Mr. Market has had one eye on the U.S. Federal Reserve for so long it may get stuck there — which, at a glance, could be fine.
Over the past couple of years the Fed has evolved from a monetary institution trying not to step on the toes of the free market (think Greenspan Doctrine) into something of a cross between a financial watchdog and monetary guide dog. Through its currently highly accommodative policy, particularly its program of quantitative easing, the Fed is attempting to stimulate market and economic activity by effectively lowering the cost of money and increasing the availability of credit. On the other hand, the Fed is also trying to make sure that all this easy money doesn’t inadvertently inflate the very same asset bubbles whose collapse contributed to the late 2000s crisis.
The Fed, to put it one way, has had its foot slammed on the monetary gas pedal since 2008, when QE 1 — a program to purchase $600 billion in mortgage-backed securities — went into effect. This and subsequent programs — the current iteration has the Fed purchasing $85 billion in longer-term securities and MBS each month — has increased the Fed’s balance sheet to more than $3.5 trillion.

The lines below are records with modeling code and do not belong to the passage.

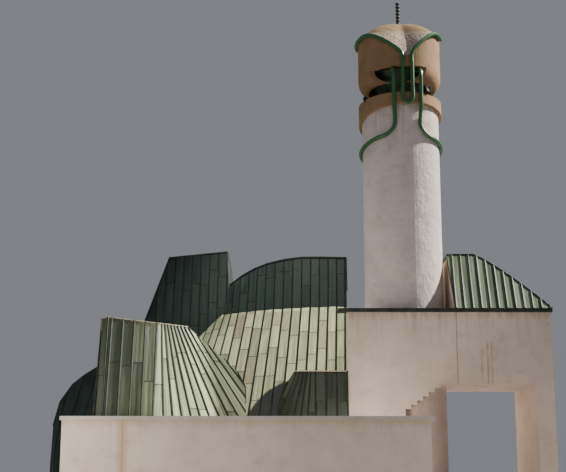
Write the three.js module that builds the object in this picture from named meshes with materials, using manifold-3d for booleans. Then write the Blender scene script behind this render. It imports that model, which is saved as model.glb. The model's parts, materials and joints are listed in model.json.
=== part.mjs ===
// Mosque with green copper roof lanterns, a white gate block and a round minaret.
// Millimetres, +Z up. X runs along the gate's front, +Y runs back from it, Z = 0 is the ground.
// The layout is drawn with the gate's front face at Y = 0, and the whole is centred at the end.
import * as THREE from 'three';
import { mergeVertices } from 'three/addons/utils/BufferGeometryUtils.js';
import { ConvexGeometry } from 'three/addons/geometries/ConvexGeometry.js';
import Module from 'manifold-3d';

const wasm = await Module();
wasm.setup();

// Clearance between a piece and the neighbour that cuts it, and where both faces slope
const GAP = 0.3;
const SLOPE_GAP = 0.9;
const DEG = Math.PI / 180;
// How far a cutting box or disc runs past the piece that it cuts
const PAST = 100;

// Gate block: a plastered box carried over a passage
const GATE_LEFT = 2400;
const GATE_RIGHT = 10050;
const GATE_DEPTH = 3500;
const GATE_TOP = 7060;
const WALL = 330;
const JOINT_X = 6500;
const PASSAGE_TOP = 4370;
const PIER_WIDTH = 650;
const PIER_X = GATE_RIGHT - PIER_WIDTH;
const STEP_COUNT = 6;
const STEP_TREAD = 220;
const STEP_RISE = 155;
const STEPS_TOP_X = 5840;
const SLAB = 220;
const COPING_RISE = 140;
const COPING_PROUD = 60;
const COPING_LEFT_END = 2070;

// Roof over the right half of the gate
const GATE_ROOF_BASE = GATE_TOP + COPING_RISE;
const GATE_ROOF_TOP = 9650;
const GATE_RIDGE_X = 7550;
const GATE_RIDGE_Y = 1700;
const GATE_ROOF_SKIN = 180;
const GATE_ROOF_UPRIGHT_SKIN = 306;
const HIP_POWER = 1.25;
const HIP_STEPS = 8;

// Minaret
const TOWER_X = 4800;
const TOWER_Y = 1930;
const SHAFT_RADIUS = 1550;
const SHAFT_WALL = 280;
const SHAFT_TOP = 15500;
const TOWER_SIDES = 64;
const TOWER_DOOR_WIDTH = 800;
const TOWER_DOOR_HEIGHT = 2000;
const FLOOR_TOP = 15000;
const FLOOR_SLAB = 150;
const HEAD_RADIUS = 1680;
const RING_LOW = 15520;
const RING_DROP = 590;
const RING_TURN = 20;
const RING_RAIL = 15915;
const STEM_RADIUS = 600;
const FUNNEL_LOW = 16100;
const FUNNEL_RADIUS = 1250;
const FUNNEL_SKIN = 80;
const HOOD_LOW = 17050;
const HOOD_WALL = 170;
const CEILING_LOW = 17080;
const CEILING = 200;
const HOOD_RIM = 18710;
const HOOD_CREST = 19500;
const HOOD_ROOF = 110;
const HOOD_RINGS = 6;
const BOWL_LOW = 16500;
const BOWL_FOOT_RADIUS = 1390;
const BOWL_BULGE_Z = 16715;
const BOWL_WALL = 130;
const BOWL_STEPS = 6;
const BOWL_CUT = 1230;
const BOWL_CUT_TURN = -9;
const FINIAL_TOP = 20570;
const FINIAL_BEADS = 7;
const FINIAL_RADIUS = 90;
const FINIAL_SHOULDER = 72;
const FINIAL_NECK = 35;
const FINIAL_SIDES = 12;

// The fold at the hood's front faces a little to the right and reaches further round to the left
const FOLD_TURN = 4 * DEG;
const FOLD_DROP = 1350;
const FOLD_POWER = 1.6;
const FOLD_SOFTNESS = 0.09;
const FOLD_REACH_LEFT = 65 * DEG;
const FOLD_REACH_RIGHT = 50 * DEG;

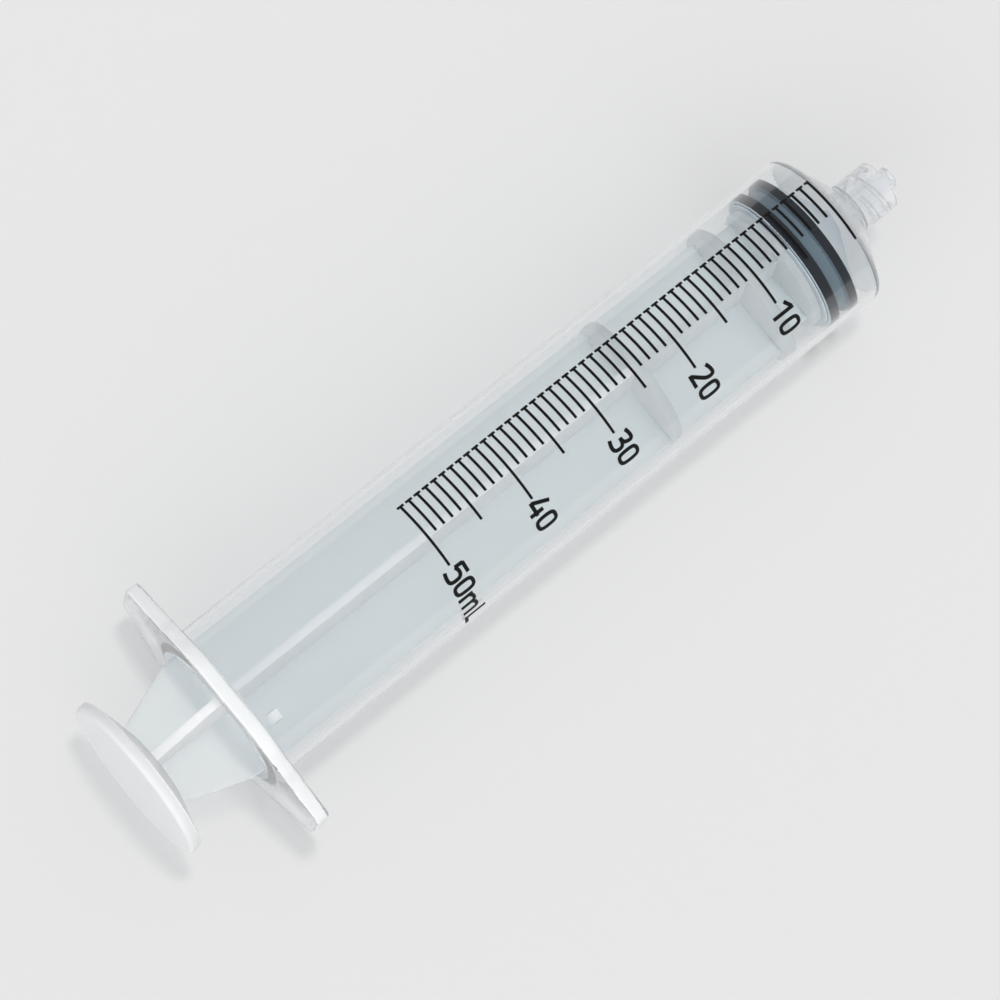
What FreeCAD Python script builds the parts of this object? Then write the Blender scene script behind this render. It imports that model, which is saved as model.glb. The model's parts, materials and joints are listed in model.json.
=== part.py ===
import FreeCAD, Part
import math
import os

# 50 mL three-piece syringe with a lock tip, in millimetres.
# +X runs along the syringe's axis to the nozzle, +Z is up and the finger wings lie along Y.
# The origin is the centre of the nozzle's mouth.

# Bore and graduation
bore_diameter = 26.72           # what sets the spacing of the lines: 1 mL is 1.783 mm long
line_count = 50                 # mL lines past the zero line
reading_ml = 2.17               # what the plunger's front seal edge points at, as photographed
zero_line_setback = 0.73        # zero line, behind the corner of the shoulder
line_width = 0.48
ink_thickness = 0.05
line_start_deg = -27.8          # from the top, positive towards the -Y wing
short_line_deg = 29.0
five_line_deg = 42.0
ten_line_deg = 52.5
dash_length = 1.36              # the dash at the start of each line, along the axis

# Barrel tube and shoulder
barrel_wall = 1.14
barrel_length = 133.78          # flange's rear face to the corner of the shoulder
shoulder_rise_deg = 28.4        # how far the shoulder leans forward from square
shoulder_wall = 1.0
shoulder_round = 0.8
mouth_lead_in = 0.5

# Nozzle: male cone of 6 % taper inside a lock collar
cone_mouth_diameter = 3.95
cone_taper = 0.06
cone_bore_diameter = 2.1
cone_projection = 2.3           # how far the cone stands out of its collar
collar_length = 7.5
collar_root_diameter = 9.4
collar_end_diameter = 9.2
collar_bore_diameter = 8.0
collar_floor = 0.9
collar_root_round = 0.5

# Lock thread inside the collar: double start, right hand
thread_lead = 5.0
thread_starts = 2
thread_height = 0.5             # inwards from the collar's bore
thread_crest_width = 0.45
thread_flank_run = 0.3          # how much wider the thread is on each side at its root
thread_setback = 0.45           # from the collar's mouth
thread_floor_gap = 0.5

# Finger flange
flange_thickness = 2.7
flange_half_length = 25.0
flange_half_depth = 16.2
flange_flat_half = 7.5          # half of the straight stretch of the long side
wing_tip_half_depth = 5.4
wing_sweep = 1.0                # how far the tips bend forward
wing_corner_round = 10.0
wing_tip_round = 2.6
flange_edge_round = 0.6
flange_root_round = 0.9

# Bumps inside the mouth that keep the plunger from being pulled out
bump_setback = 2.9              # bump's centre, in front of the flange's front face
bump_height = 0.4
bump_top_length = 0.9           # along the axis
bump_side_run = 1.8             # how far its sides run out, per mm of depth
bump_top_round = 0.8
bump_sweep_deg = 9.0
bump_angle_deg = 32.2           # bump's middle, from the top towards the -Y wing
bump_count = 2

# Stopper
seal_clearance = 0.08           # all round, between a sealing ring and the bore
front_ring_width = 1.6
ring_groove_width = 2.3
rear_ring_width = 2.0
ring_round = 0.3
groove_depth = 1.1
nose_edge_drop = 0.5            # nose's rim, inside the sealing rings
nose_step = 0.22
nose_tip_radius = 1.9
skirt_length = 0.35
skirt_drop = 0.7
hollow_mouth_length = 1.3
hollow_length = 4.9
hollow_wall_to_button = 0.3

# Plunger rod
fin_half_width = 11.9
fin_edge_thickness = 1.5
fin_root_thickness = 1.9
fin_taper_setback = 1.2         # where the fins start to narrow, behind the flange's rear face
fin_root_half_width = 6.97      # at the thumb disc's rim
fin_taper_overrun = 2.0         # how far past the fins' edge their taper would come down to the edge's thickness
fin_corner_round = 4.0
rod_turn_deg = -2.2             # how the free-turning rod stands in the barrel, as photographed
neck_fin_half_width = 10.2      # between the stop web and the head
stop_web_radius = 13.05
stop_web_thickness = 1.8
stop_web_setback = 7.0          # stop web's front face, behind the head's front face
middle_web_radius = 12.3
middle_web_thickness = 1.7
middle_web_setback = 31.6       # middle web's front face, behind the head's front face
head_radius = 11.6
head_thickness = 1.5
head_gap = 0.3                  # head to the stopper's rear face
neck_radius = 3.7
neck_clearance = 0.1            # all round, between the neck and the stopper's mouth
button_radius = 5.0
button_height = 3.2
button_shoulder_gap = 0.3
button_tip_radius = 3.0
ejector_mark_radius = 1.2
ejector_mark_depth = 0.25
ejector_mark_reach = 10.4       # from the axis
ejector_mark_setback = 2.2      # behind the middle web

# Thumb disc
disc_radius = 15.14
disc_setback = 15.26            # disc's front rim, behind the flange's rear face
disc_thickness = 2.1
disc_front_rise = 2.2           # the front swells forward to the fins
disc_front_flat_radius = 7.6
disc_front_round = 0.4
disc_rear_round = 0.9

# Places worked out from the sizes above
bore_radius = bore_diameter / 2
outer_radius = bore_radius + barrel_wall
millilitre = 1000.0 / (math.pi * bore_radius ** 2)
shoulder_slope = math.tan(math.radians(shoulder_rise_deg))
cone_mouth_radius = cone_mouth_diameter / 2
cone_bore_radius = cone_bore_diameter / 2
collar_root_radius = collar_root_diameter / 2
collar_end_radius = collar_end_diameter / 2
collar_bore_radius = collar_bore_diameter / 2
collar_end_x = -cone_projection
collar_root_x = collar_end_x - collar_length
shoulder_x = collar_root_x - (outer_radius - collar_root_radius) * shoulder_slope
flange_rear_x = shoulder_x - barrel_length
flange_front_x = flange_rear_x + flange_thickness
zero_line_x = shoulder_x - zero_line_setback
seal_front_x = zero_line_x - reading_ml * millilitre
seal_radius = bore_radius - seal_clearance
stopper_rear_x = seal_front_x - front_ring_width - ring_groove_width - rear_ring_width - skirt_length
head_front_x = stopper_rear_x - head_gap
head_rear_x = head_front_x - head_thickness
stop_web_x = head_front_x - stop_web_setback
middle_web_x = head_front_x - middle_web_setback
fin_taper_x = flange_rear_x - fin_taper_setback
disc_front_x = flange_rear_x - disc_setback
disc_rear_x = disc_front_x - disc_thickness
hollow_mouth_radius = neck_radius + neck_clearance
hollow_radius = button_radius + hollow_wall_to_button
button_rear_x = stopper_rear_x + hollow_mouth_length + button_shoulder_gap
button_front_x = button_rear_x + button_height
bump_x = flange_front_x + bump_setback
thread_root_bury = 0.2          # how far the thread's root reaches into the collar's wall
beyond = 5.0                    # how far a cutting body reaches past what it cuts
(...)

If the size of the Fed’s balance sheet sounds obscenely massive, that’s because it is. The Fed’s ongoing QE program is unprecedented, and although it has played a critical role in providing fuel for the post-crisis recovery in the U.S., modest though it has been, it has also perverted financial incentive structures and distorted markets.
The Fed’s bond-buying program has been particularly stimulating for equity markets, which have been routinely refreshing all-time highs recently. The comparison may be stretched, but QE has acted like amphetamine for the stock market, and just the idea of the Fed tapering purchases has sent the markets careening downwards. This is why Mr. Market has had his eye fixed on the Fed for so long — QE won’t last forever, and its wind down will have an effect on equity valuation and investing behavior.
So when will the Fed begin to taper purchases? The Federal Reserve Open Market Committee could make an announcement as early as September following its meeting the 18-19 of that month. Policymakers have set thresholds for policy decisions based on economic indicators — a 6.5 percent headline employment rate with a “speed limit” of 2.5 percent inflation, which we are nowhere near — and all those indicators may finally be saying the time is now.
The impact of this tapering will affect not just the equity markets but the currency markets, as well. In general, QE devalues the currency of whichever central bank engages in the program. This has been particularly apparent with the Bank of Japan and the yen, which weakened dramatically on the back of the nation’s stimulus program.
Earlier in July, the value of the U.S. dollar as measured by The Wall Street Journal’s Dollar Index had climbed 8.3 percent for the year to a three-year high. The gain was led by speculation regarding the Fed’s withdrawal from its QE program. As noted, when the Fed begins to wind down purchases, effectively reducing the flow of new money into the economy, the value of the dollar would increase.
At the same time, this would send a signal to the markets that the U.S. economy is improving, which could drive up the dollar even further. All in all, a pretty good position for someone who is long on the dollar. For much of the beginning of 2013, this seemed to be the thinking of many currency traders: pile into the dollar; wait for tapering and economic improvement; profit.
But the value of the dollar — i.e., the health of the economy and the Fed’s taper timeline — has been anything but clear and consistent, fueling a fairly volatile currency market over the past few months.